#### [OBJECTIVE]
Exactly the lines from the one containing "make_yoke(inner)" through the one containing "from enum import Enum" must be returned; include both ends and nothing else.

#### [DATA SECTION]
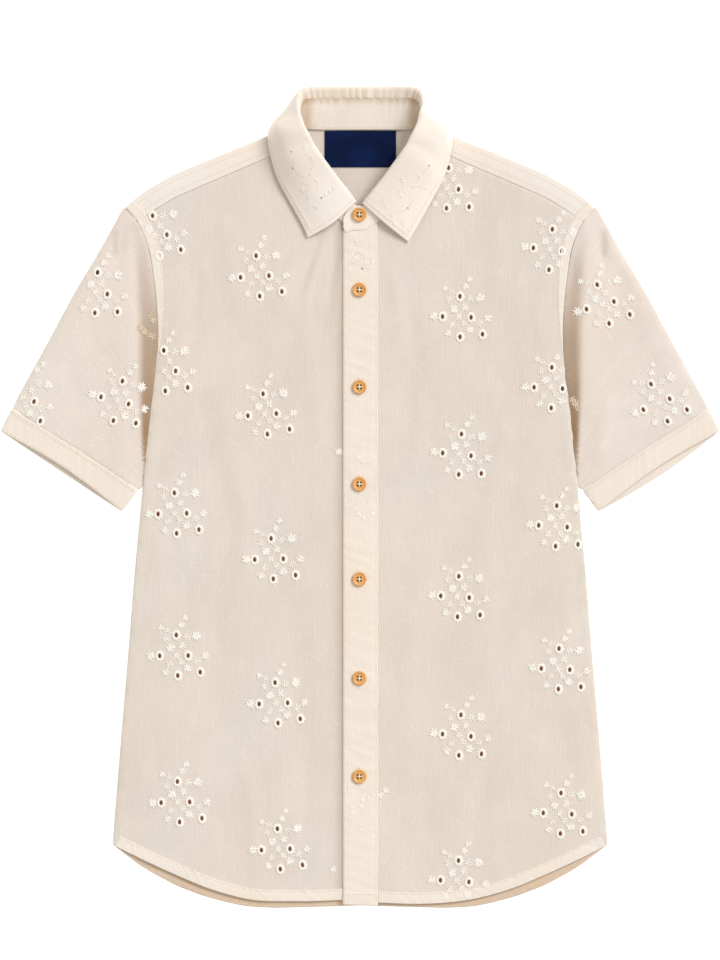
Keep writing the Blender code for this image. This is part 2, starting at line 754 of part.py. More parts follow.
def make_placket(material):
    """The button strip, on the wearer's left front where it laps over the right one."""
    under = UPPER_LAYER + LAP_LIFT + CLOTH_WALL + SEAM_GAP
    corners = ((-LAP, PLACKET_TOP), (-LAP, PLACKET_BOTTOM), (LAP, PLACKET_BOTTOM - 1), (LAP, PLACKET_TOP))
    outline = [Vector(corner) for corner in corners]

    def wall(_x, y):
        """The strip's thickness, with its end turned up."""
        turned = 1 - smooth_step(HEM_WIDTH - 0.5, HEM_WIDTH + 0.5, y - PLACKET_BOTTOM)
        return PLACKET_WALL + HEM_RAISE * turned

    steps = []
    for reach in (HEM_WIDTH - 0.5, HEM_WIDTH + 0.5):
        steps.append([Vector((x, PLACKET_BOTTOM + reach)) for x in (-LAP + 0.5, LAP - 0.5)])
    lay_panel("front_placket", outline, lambda _x, _y: under, wall, material, lines=steps, with_grid=False)
    return under + PLACKET_WALL


def button_mesh(material):
    """A turned button with a raised rim, a dished face and four holes."""
    half, rim = BUTTON_THICKNESS / 2, BUTTON_RADIUS - BUTTON_RIM
    profile = (
        (0.0, half - BUTTON_DISH),
        (rim - 0.8, half - BUTTON_DISH),
        (rim, half),
        (BUTTON_RADIUS - 0.5, half),
        (BUTTON_RADIUS, 0.2),
        (rim, -half),
        (0.0, -half),
    )
    form = bmesh.new()
    line = [form.verts.new((x * MM, 0, z * MM)) for x, z in profile]
    for a, b in zip(line, line[1:]):
        form.edges.new((a, b))
    mesh = bpy.data.meshes.new("button_profile")
    form.to_mesh(mesh)
    form.free()
    turned = bpy.data.objects.new("button_turned", mesh)
    bpy.context.scene.collection.objects.link(turned)
    screw = turned.modifiers.new("turn", "SCREW")
    screw.steps = BUTTON_SEGMENTS
    screw.render_steps = BUTTON_SEGMENTS
    screw.use_merge_vertices = True
    screw.merge_threshold = 0.00001
    drill = bmesh.new()
    for k in range(4):
        angle = math.pi * (k + 0.5) / 2
        made = bmesh.ops.create_cone(
            drill,
            cap_ends=True,
            segments=6,
            radius1=BUTTON_HOLE_RADIUS * MM,
            radius2=BUTTON_HOLE_RADIUS * MM,
            depth=2 * BUTTON_THICKNESS * MM,
        )
        place = Vector((math.cos(angle), math.sin(angle), 0)) * BUTTON_HOLE_SPREAD * MM
        bmesh.ops.translate(drill, verts=made["verts"], vec=place)
    cutter_mesh = bpy.data.meshes.new("button_holes")
    drill.to_mesh(cutter_mesh)
    drill.free()
    cutter = bpy.data.objects.new("button_holes", cutter_mesh)
    bpy.data.collections["cutters"].objects.link(cutter)
    cutter.hide_render = True
    cutter.display_type = "WIRE"
    cut = turned.modifiers.new("thread holes", "BOOLEAN")
    cut.operation = "DIFFERENCE"
    cut.object = cutter
    bpy.context.view_layer.update()
    shaped = turned.evaluated_get(bpy.context.evaluated_depsgraph_get())
    result = bpy.data.meshes.new_from_object(shaped)
    result.materials.append(material)
    bpy.data.objects.remove(turned)
    result.shade_smooth()
    result.set_sharp_from_angle(angle=math.radians(40))
    return result


def make_buttons(placket_top, material):
    """Six buttons down the placket and one on the collar stand."""
    mesh = button_mesh(material)
    half = BUTTON_THICKNESS / 2
    foot, seam = Vector(COLLAR[-1].foot), Vector(COLLAR[-1].seam)
    slope = math.atan2(seam.z - foot.z, seam.y - foot.y)
    stand_middle = foot.z + STAND_LIFT + (STAND_BUTTON.y - foot.y) * math.tan(slope)
    stand_top = stand_middle + DOUBLE_WALL / 2 / math.cos(slope)
    places = {"button_collar": (STAND_BUTTON.x, STAND_BUTTON.y, stand_top + SEAM_GAP + half)}
    for number, y in enumerate(BUTTON_HEIGHTS, 1):
        places[f"button_{number}"] = (BUTTON_X, y, placket_top + SEAM_GAP + half)
    for name, place in places.items():
        made = bpy.data.objects.new(name, mesh)
        bpy.data.collections["embroidered_shirt"].objects.link(made)
        made.parent = bpy.data.objects["shirt_centre"]
        made.location = Vector(place) * MM
    bpy.data.objects["button_collar"].rotation_euler.x = slope


def make_label(material):
    """A bare woven label on the inside of the yoke, below the neck seam."""
    corners = ((-1, LABEL_BOTTOM), (1, LABEL_BOTTOM), (1, LABEL_TOP), (-1, LABEL_TOP))
    outline = [Vector((side * LABEL_HALF_WIDTH, y)) for side, y in corners]

    def under(_x, _y):
        """The height of the underside, above the yoke's inner side."""
        return CLOTH_WALL + SEAM_GAP

    def wall(_x, _y):
        """The thickness."""
        return LABEL_WALL

    lay_panel("neck_label", outline, under, wall, material, with_grid=False)


def main():
    """Builds the shirt."""
    for existing in list(bpy.data.objects):
        bpy.data.objects.remove(existing)
    for name in ("embroidered_shirt", "cutters"):
        bpy.context.scene.collection.children.link(bpy.data.collections.new(name))
    centre = bpy.data.objects.new("shirt_centre", None)
    centre.location = (0, CENTRE_SHIFT_Y * MM, 0)
    bpy.data.collections["embroidered_shirt"].objects.link(centre)
    cloth = finish_material("cotton_voile", CLOTH_COLOUR, 0.9)
    double = finish_material("double_cotton", DOUBLE_CLOTH_COLOUR, 0.9)
    inner = finish_material("cotton_yoke", INNER_CLOTH_COLOUR, 0.9)
    coconut = finish_material("coconut_shell", COCONUT_COLOUR, 0.45)
    woven = finish_material("label_satin", LABEL_COLOUR, 0.5)
    make_back(cloth)
    make_yoke(inner)
    for side in (LEFT, RIGHT):
        make_front(side, cloth)
        make_sleeve(side, cloth)
        make_band(side, double)
    make_collar_stand(double)
    make_collar_leaf(double)
    placket_top = make_placket(double)
    make_buttons(placket_top, coconut)
    make_label(woven)


main()
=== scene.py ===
"""Looks of the embroidered short-sleeved shirt: thin cloth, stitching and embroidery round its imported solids.

Plan sizes are in millimetres of the shirt's own frame, and meshes are in metres. X runs across the shirt, with
the wearer's left at +X, Y runs up to the collar, and Z is the height above the floor.
"""

from __future__ import annotations

import logging
import math
from collections.abc import Callable, Sequence
from dataclasses import dataclass, field
from enum import Enum

import bmesh
import bpy
import numpy as np
from mathutils import Matrix, Vector
from mathutils.bvhtree import BVHTree
from mathutils.geometry import delaunay_2d_cdt


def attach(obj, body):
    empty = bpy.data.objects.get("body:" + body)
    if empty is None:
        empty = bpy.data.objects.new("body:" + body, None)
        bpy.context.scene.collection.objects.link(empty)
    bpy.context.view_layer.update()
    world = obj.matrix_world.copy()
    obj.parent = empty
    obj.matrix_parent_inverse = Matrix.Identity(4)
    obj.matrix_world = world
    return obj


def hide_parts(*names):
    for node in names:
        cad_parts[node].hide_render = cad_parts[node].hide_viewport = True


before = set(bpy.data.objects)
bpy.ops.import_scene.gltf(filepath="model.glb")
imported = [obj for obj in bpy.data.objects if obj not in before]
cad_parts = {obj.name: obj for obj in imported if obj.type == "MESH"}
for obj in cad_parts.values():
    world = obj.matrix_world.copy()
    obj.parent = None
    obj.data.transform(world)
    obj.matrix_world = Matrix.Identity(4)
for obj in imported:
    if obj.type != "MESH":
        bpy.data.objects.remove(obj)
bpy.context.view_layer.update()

LOG = logging.getLogger("shirt")
MM = 0.001
ORIGIN_Y = -1.6
ABOVE = 100.0
Height = Callable[[np.ndarray, np.ndarray], np.ndarray]


class Side(Enum):
    """The wearer's side, with its sign along X."""

    LEFT = 1
    RIGHT = -1

    @property
    def word(self) -> str:
        """The side's name as the nodes have it."""
        return self.name.lower()


# Lines and surfaces in arrays
def soft(low: float, high: float, value: np.ndarray) -> np.ndarray:
    """A soft step.

    Args:
        low: Where the step starts.
        high: Where it ends.
        value: What is looked at.

    Returns:
        0 before low, 1 past high, with a smooth change between.
    """
    t = np.clip((value - low) / (high - low), 0.0, 1.0)
    return t * t * (3 - 2 * t)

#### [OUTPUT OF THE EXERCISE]
    make_yoke(inner)
    for side in (LEFT, RIGHT):
        make_front(side, cloth)
        make_sleeve(side, cloth)
        make_band(side, double)
    make_collar_stand(double)
    make_collar_leaf(double)
    placket_top = make_placket(double)
    make_buttons(placket_top, coconut)
    make_label(woven)


main()
=== scene.py ===
"""Looks of the embroidered short-sleeved shirt: thin cloth, stitching and embroidery round its imported solids.

Plan sizes are in millimetres of the shirt's own frame, and meshes are in metres. X runs across the shirt, with
the wearer's left at +X, Y runs up to the collar, and Z is the height above the floor.
"""

from __future__ import annotations

import logging
import math
from collections.abc import Callable, Sequence
from dataclasses import dataclass, field
from enum import Enum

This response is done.